Как же разорвать порочный круг конституционного и правового тупика?
Необходимо веское Слово конституционного правосудия. Какие-либо рекомендации здесь, понятно, были бы неуместны: любые наши суждения в адрес конституционного правосудия должны быть построены на началах неукоснительного уважения к нему как одному из самых значительных достижений молодой российской демократии. Но все же вот какие соображения в постановочном порядке хотелось бы высказать. Вполне объяснимы и общая политическая обстановка, и все те факторы, которые определяют привычную для нашего общества линию судебных инстанций на следование нормам «писаного права». Но разве нужно где-то особо оговаривать в нормативных документах, что принципы права, а также фундаментальные права и свободы человека имеют, в правовой системе безусловный приоритет? Если это признать (и к тому же учесть юридически-конститутивное значение итогов апрельского референдума), то уж этого будет вполне достаточно для того, чтобы последовательно правовым путем определить возможности выхода из конституционного и правового тупика. Перспектива тем более вероятная, что большинство судей Конституционного суда участвовали в работе над проектом Конституции, одобренным Конституционным совещанием.

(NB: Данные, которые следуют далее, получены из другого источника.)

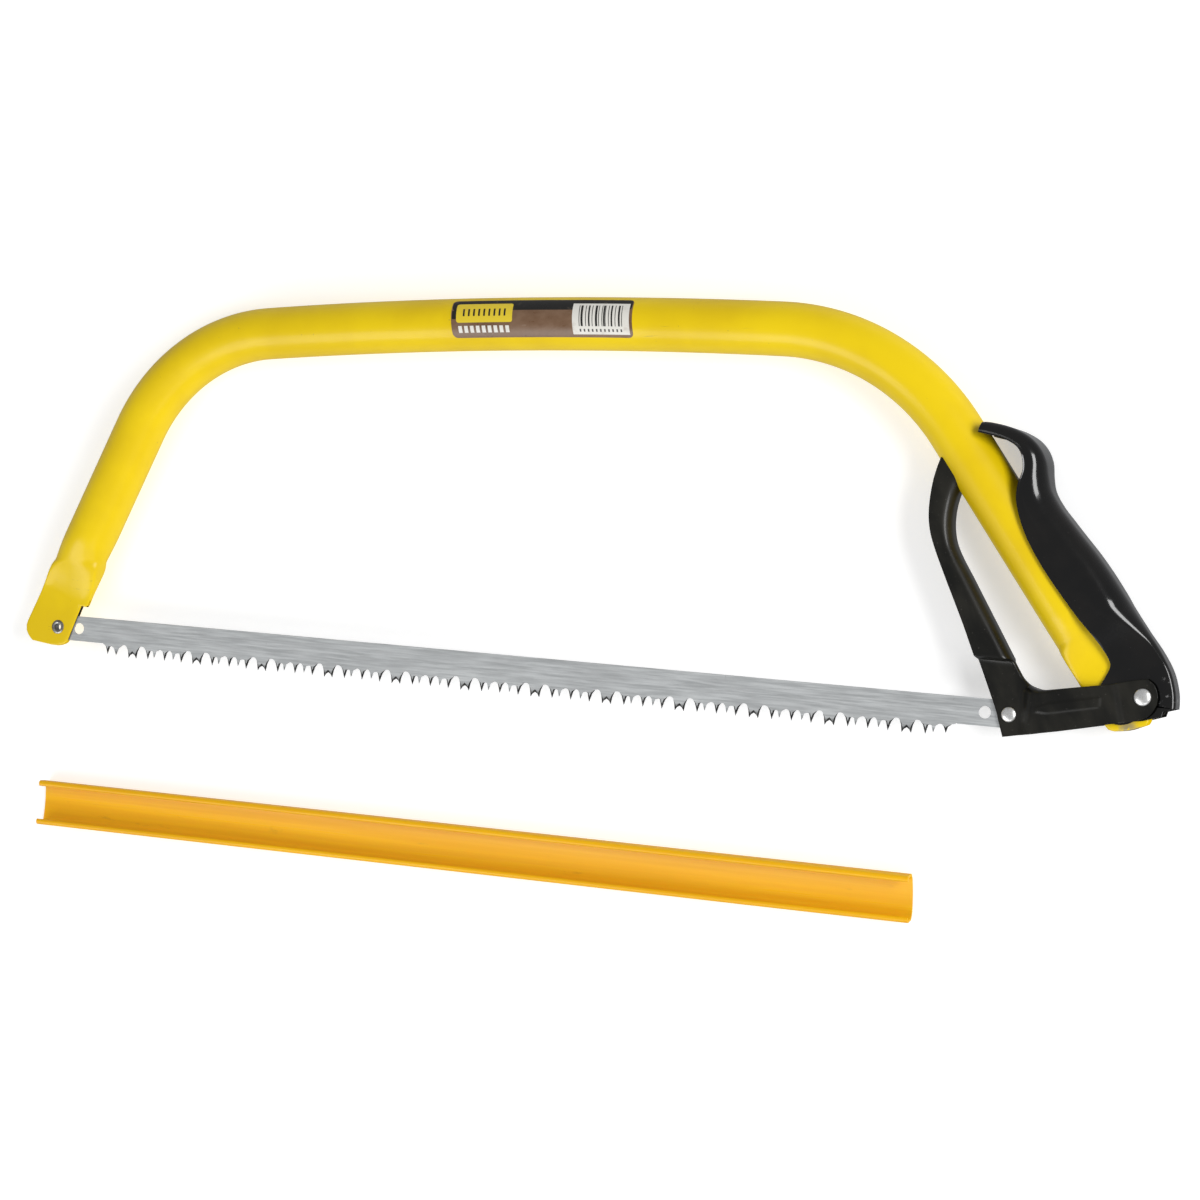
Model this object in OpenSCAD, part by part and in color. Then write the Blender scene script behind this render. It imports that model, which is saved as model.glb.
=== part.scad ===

И второй вариант — проведение всероссийского референдума по принятию Конституции. Никто не может воспрепятствовать народу использовать его право высказаться по коренному вопросу настоящего и будущего страны — по Конституции. И президент России как глава государства и в силу мандата, полученного на апрельском референдуме, юридически обязан это право народа обеспечить. Что же касается ходячих аргументов типа — народ «не поймет», «не придет на голосование», то пусть для всех нас поучительным уроком будет апрельский референдум. Если наши сограждане что-то «не понимают» из затянувшегося процесса становления Конституции и Российского государства, то это, пожалуй, одно: до каких пор будет продолжаться неопределенность в государственно-правовой жизни, политическая драчка, безвластие и паралич законности? И когда, наконец, спросят по коренным конституционным вопросам жизни страны того, именем которого все клянутся, — сам народ?